In theory, Great Britain already regulated the economies of the colonies through the Navigation Acts, but widespread evasion of these laws had long been tolerated. Now, through the use of open-ended search warrants ( Writs of Assistance), strict enforcement became the practice. In 1761, Massachusetts lawyer James Otis argued that the writs violated the constitutional rights of the colonists. He lost the case, but John Adams later wrote, "American independence was then and there born."
In 1764, British Prime Minister George Grenville's Sugar Act and Currency Act created economic hardship in the colonies. Protests led to the boycott of British goods, and to the emergence of the popular slogan " no taxation without representation," in which colonists argued that only their colonial assemblies, and not Parliament, could levy taxes on them. Committees of correspondence were formed in the colonies to coordinate resistance. In previous years, the colonies had shown little inclination towards collective action. Grenville's policies were bringing them together.
A milestone in the nascent Revolution occurred in 1765, when Grenville passed the Stamp Act as a way to finance the quartering of troops in North America. The Stamp Act required all legal documents, permits, commercial contracts, newspapers, pamphlets, and playing cards in the colonies to carry a tax stamp.
Colonial protest was widespread. Secret societies known as the Sons of Liberty were formed in every colony, and used propaganda, intimidation, and mob violence to prevent the enforcement of the Stamp Act.
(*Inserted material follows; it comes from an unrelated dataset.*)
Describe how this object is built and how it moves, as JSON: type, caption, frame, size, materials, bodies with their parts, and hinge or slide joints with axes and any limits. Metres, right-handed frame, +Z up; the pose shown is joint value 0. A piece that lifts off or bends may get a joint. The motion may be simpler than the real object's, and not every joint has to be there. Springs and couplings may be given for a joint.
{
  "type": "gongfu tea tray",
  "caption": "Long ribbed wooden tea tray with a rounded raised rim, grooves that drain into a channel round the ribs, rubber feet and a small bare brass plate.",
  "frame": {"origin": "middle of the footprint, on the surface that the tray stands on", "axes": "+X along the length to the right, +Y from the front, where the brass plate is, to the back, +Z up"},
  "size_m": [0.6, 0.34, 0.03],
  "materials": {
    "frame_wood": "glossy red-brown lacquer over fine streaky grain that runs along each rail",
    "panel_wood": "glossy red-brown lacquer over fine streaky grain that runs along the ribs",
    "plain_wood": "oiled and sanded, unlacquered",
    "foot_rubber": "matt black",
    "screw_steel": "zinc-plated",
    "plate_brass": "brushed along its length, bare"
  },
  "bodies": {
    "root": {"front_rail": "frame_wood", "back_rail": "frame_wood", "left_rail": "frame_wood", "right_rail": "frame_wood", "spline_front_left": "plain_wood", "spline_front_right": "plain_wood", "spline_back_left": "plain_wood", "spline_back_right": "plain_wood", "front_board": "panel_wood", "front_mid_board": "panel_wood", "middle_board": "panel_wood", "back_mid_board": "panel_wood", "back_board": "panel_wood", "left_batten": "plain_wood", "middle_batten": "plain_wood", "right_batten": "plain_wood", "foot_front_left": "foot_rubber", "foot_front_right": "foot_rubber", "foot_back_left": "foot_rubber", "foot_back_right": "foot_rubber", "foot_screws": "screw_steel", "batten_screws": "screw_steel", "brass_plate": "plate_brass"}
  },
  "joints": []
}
The furor culminated with the Stamp Act Congress, which sent a formal protest to Parliament in October of 1765. Parliament responded by repealing the Stamp Act, but pointedly declared its legal authority over the colonies “in all cases whatsoever.”
This exaggerated depiction of the " Boston Massacre" by Paul Revere was designed to inflame opposition to the military occupation of Boston.
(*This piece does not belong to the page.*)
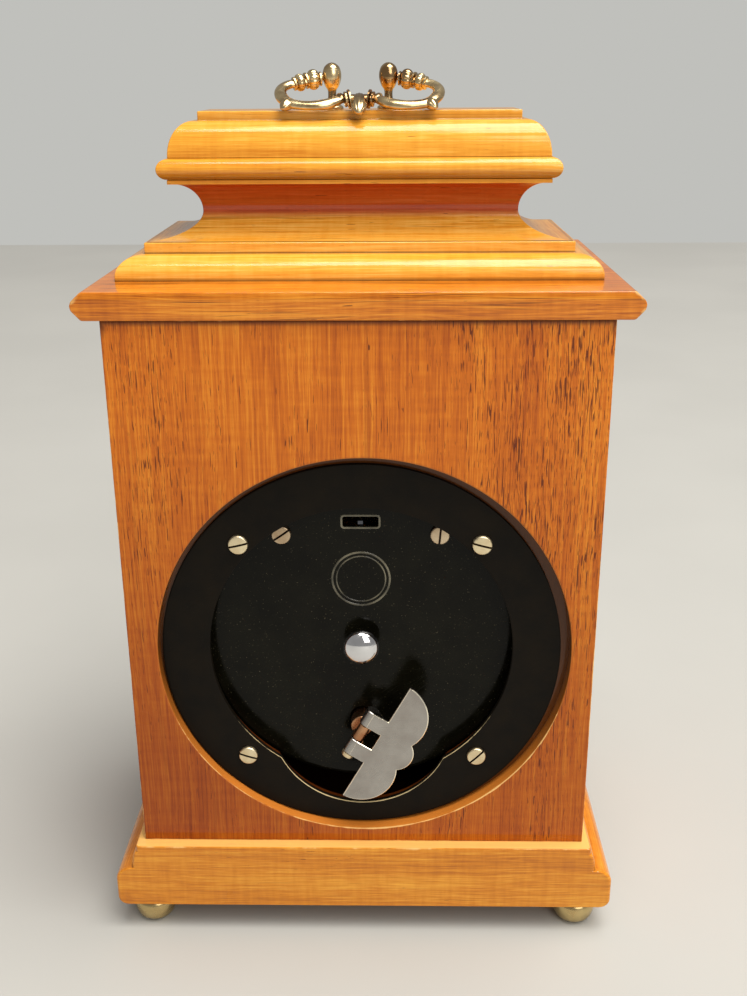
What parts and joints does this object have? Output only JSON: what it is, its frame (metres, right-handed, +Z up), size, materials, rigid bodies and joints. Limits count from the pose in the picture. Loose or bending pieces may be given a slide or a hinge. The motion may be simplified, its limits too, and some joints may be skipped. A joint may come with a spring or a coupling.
{
  "type": "bracket clock",
  "caption": "Free-standing wooden bracket clock with a bell top, folding brass handle, moulded plinth on bun feet, arched glazed dial and a rear-wound movement in a round opening.",
  "frame": {"origin": "on the surface the feet stand on, under the middle of the plinth", "axes": "+Z up, the dial faces -Y, the round winding opening faces +Y"},
  "size_m": [0.1502, 0.105, 0.2506],
  "materials": {
    "pale_wood": "clear gloss lacquer over golden brown grain",
    "red_wood": "clear gloss lacquer over orange brown grain with dark pores",
    "foot_brass": "polished, slightly tarnished",
    "handle_brass": "aged, gold bronze highlights",
    "ring_black": "satin black",
    "cover_black": "gloss black",
    "screw_brass": "pale, brushed",
    "screw_steel": "plain",
    "key_nickel": "polished nickel",
    "post_brass": "coppery",
    "knob_chrome": "mirror chrome",
    "bright_brass": "polished",
    "silvered": "silvered, satin",
    "hand_blue": "blued steel",
    "glass": "clear",
    "plain_steel": "turned",
    "spring_steel": "tempered"
  },
  "bodies": {
    "case": {"plinth": "pale_wood", "foot_back_left": "foot_brass", "foot_back_right": "foot_brass", "foot_front_left": "foot_brass", "foot_front_right": "foot_brass", "back_panel": "red_wood", "side_panel_left": "red_wood", "side_panel_right": "red_wood", "front_panel": "red_wood", "cornice_slab": "pale_wood", "lower_moulding": "pale_wood", "bell_neck": "red_wood", "cushion_top": "pale_wood", "handle_post_left": "handle_brass", "handle_post_right": "handle_brass", "mounting_ring": "ring_black", "ring_screw_upper_left": "screw_brass", "ring_screw_upper_right": "screw_brass", "ring_screw_lower_left": "screw_brass", "ring_screw_lower_right": "screw_brass", "dust_cover": "cover_black", "cover_screw_left": "screw_steel", "cover_screw_right": "screw_steel", "dial_plate": "bright_brass", "chapter_ring": "silvered", "spandrel_upper_left": "bright_brass", "spandrel_upper_right": "bright_brass", "spandrel_lower_left": "bright_brass", "spandrel_lower_right": "bright_brass", "dial_glass": "glass", "dial_bezel": "bright_brass", "movement_back_plate": "bright_brass", "movement_front_plate": "bright_brass", "movement_pillar_left": "bright_brass", "movement_pillar_right": "bright_brass", "movement_pillar_lower": "bright_brass", "escapement_bridge": "bright_brass"},
    "handle": {"handle_bail": "handle_brass"},
    "winding_shaft": {"winding_key_post": "post_brass", "key_pivot_screw": "screw_brass", "barrel_arbor": "plain_steel", "ratchet_wheel": "plain_steel"},
    "key_wing": {"winding_key": "key_nickel"},
    "hand_shaft": {"set_knob": "knob_chrome", "centre_arbor": "plain_steel", "minute_hand": "hand_blue"},
    "minute_gear": {"minute_wheel": "bright_brass"},
    "hour_pipe": {"hour_wheel": "bright_brass", "hour_hand": "hand_blue"},
    "barrel": {"mainspring_barrel": "bright_brass", "mainspring": "spring_steel"},
    "intermediate_gear": {"intermediate_wheel": "bright_brass"},
    "centre_gear": {"centre_wheel": "bright_brass"},
    "third_gear": {"third_wheel": "bright_brass"},
    "fourth_gear": {"fourth_wheel": "bright_brass"},
    "escape_gear": {"escape_wheel": "bright_brass"},
    "lever": {"pallet_lever": "plain_steel"},
    "balance": {"balance_wheel": "bright_brass"},
    "regulator": {"regulator_lever": "plain_steel"},
    "click": {"ratchet_click": "plain_steel"}
  },
  "joints": [
    {"name": "handle_fold", "type": "hinge", "parent": "case", "child": "handle", "pos_m": [0, 0.0015, 0.2467], "axis": [1, 0, 0], "range_deg": [0, 234]},
    {"name": "winding", "type": "hinge", "parent": "case", "child": "winding_shaft", "pos_m": [0, 0, 0.0676], "axis": [0, 1, 0], "continuous": true},
    {"name": "key_fold", "type": "hinge", "parent": "winding_shaft", "child": "key_wing", "pos_m": [0, 0.0478, 0.0676], "axis": [0.4818, 0, -0.8763], "range_deg": [0, 83]},
    {"name": "hand_setting", "type": "hinge", "parent": "case", "child": "hand_shaft", "pos_m": [0, 0, 0.0931], "axis": [0, 1, 0], "continuous": true},
    {"name": "minute_gear_turn", "type": "hinge", "parent": "case", "child": "minute_gear", "pos_m": [-0.007, 0, 0.08098], "axis": [0, 1, 0], "continuous": true},
    {"name": "hour_turn", "type": "hinge", "parent": "case", "child": "hour_pipe", "pos_m": [0, 0, 0.0931], "axis": [0, 1, 0], "continuous": true},
    {"name": "fourth_turn", "type": "hinge", "parent": "case", "child": "fourth_gear", "pos_m": [0.00166, 0, 0.11173], "axis": [0, 1, 0], "continuous": true},
    {"name": "barrel_turn", "type": "hinge", "parent": "case", "child": "barrel", "pos_m": [0, 0, 0.0676], "axis": [0, 1, 0], "continuous": true},
    {"name": "intermediate_turn", "type": "hinge", "parent": "case", "child": "intermediate_gear", "pos_m": [0.01522, 0, 0.08349], "axis": [0, 1, 0], "continuous": true},
    {"name": "centre_turn", "type": "hinge", "parent": "case", "child": "centre_gear", "pos_m": [0, 0, 0.0931], "axis": [0, 1, 0], "continuous": true},
    {"name": "third_turn", "type": "hinge", "parent": "case", "child": "third_gear", "pos_m": [0.01327, 0, 0.10239], "axis": [0, 1, 0], "continuous": true},
    {"name": "escape_turn", "type": "hinge", "parent": "case", "child": "escape_gear", "pos_m": [-0.01049, 0, 0.10976], "axis": [0, 1, 0], "continuous": true},
    {"name": "lever_rock", "type": "hinge", "parent": "case", "child": "lever", "pos_m": [-0.00573, 0, 0.11309], "axis": [0, 1, 0], "range_deg": [-5, 5]},
    {"name": "balance_swing", "type": "hinge", "parent": "case", "child": "balance", "pos_m": [0, 0, 0.1171], "axis": [0, 1, 0], "range_deg": [-135, 135]},
    {"name": "regulator_shift", "type": "hinge", "parent": "case", "child": "regulator", "pos_m": [0, 0, 0.1171], "axis": [0, 1, 0], "range_deg": [-8, 8]},
    {"name": "click_lift", "type": "hinge", "parent": "case", "child": "click", "pos_m": [0.0134, 0, 0.0731], "axis": [0, 1, 0], "range_deg": [0, 8]}
  ],
  "couplings": [
    {"joint": "minute_gear_turn", "follows": "hand_setting", "ratio": -0.33333},
    {"joint": "hour_turn", "follows": "hand_setting", "ratio": 0.083333},
    {"joint": "third_turn", "follows": "fourth_turn", "ratio": -0.13333},
    {"joint": "centre_turn", "follows": "fourth_turn", "ratio": 0.016667},
    {"joint": "intermediate_turn", "follows": "fourth_turn", "ratio": -0.0033333},
    {"joint": "barrel_turn", "follows": "fourth_turn", "ratio": 0.00055556},
    {"joint": "escape_turn", "follows": "fourth_turn", "ratio": -10}
  ]
}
The sequel was not long in coming. In 1767, Parliament passed the Townshend Acts, placing taxes on a number of common goods imported into the colonies, including glass, paint, lead, paper, and tea. Colonial leaders organized boycotts of these British imports. The Liberty, a ship belonging to colonial merchant John Hancock, was suspected of smuggling and seized by customs officials in Boston on June 10, 1768. Angry protests on the street led customs officials to report to London that Boston was in a state of insurrection.
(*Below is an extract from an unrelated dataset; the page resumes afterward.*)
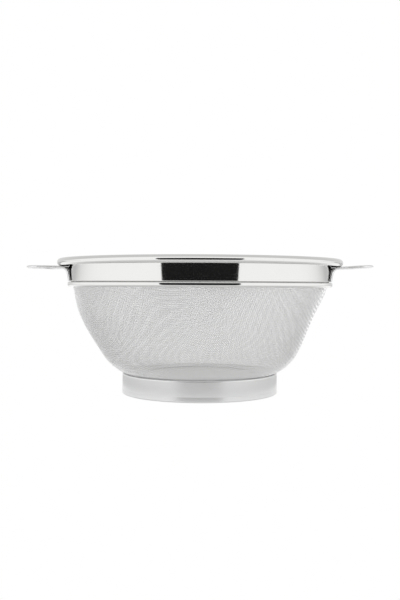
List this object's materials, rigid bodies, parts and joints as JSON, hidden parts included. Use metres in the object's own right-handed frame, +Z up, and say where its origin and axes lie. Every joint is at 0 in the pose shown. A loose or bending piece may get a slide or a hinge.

British troops began to arrive in Boston in October of 1768. Tensions continued to mount, culminating in the so-called " Boston Massacre" on March 5, 1770, when British soldiers fired into an angry mob, killing three. Revolutionary agitators like Samuel Adams used the event to stir up popular resistance, but after the trial of the soldiers, who were defended by John Adams, tensions diminished.
The Townshend Acts were repealed in 1770, and it was still theoretically possible that further bloodshed in the colonies might be avoided. However, the British government had left one tax from the Townshend Acts in place as a symbolic gesture of their right to tax the colonies—the tax on tea. For the revolutionaries, who stood firm on the principle that only their colonial representatives could levy taxes on them, it was still one tax too many.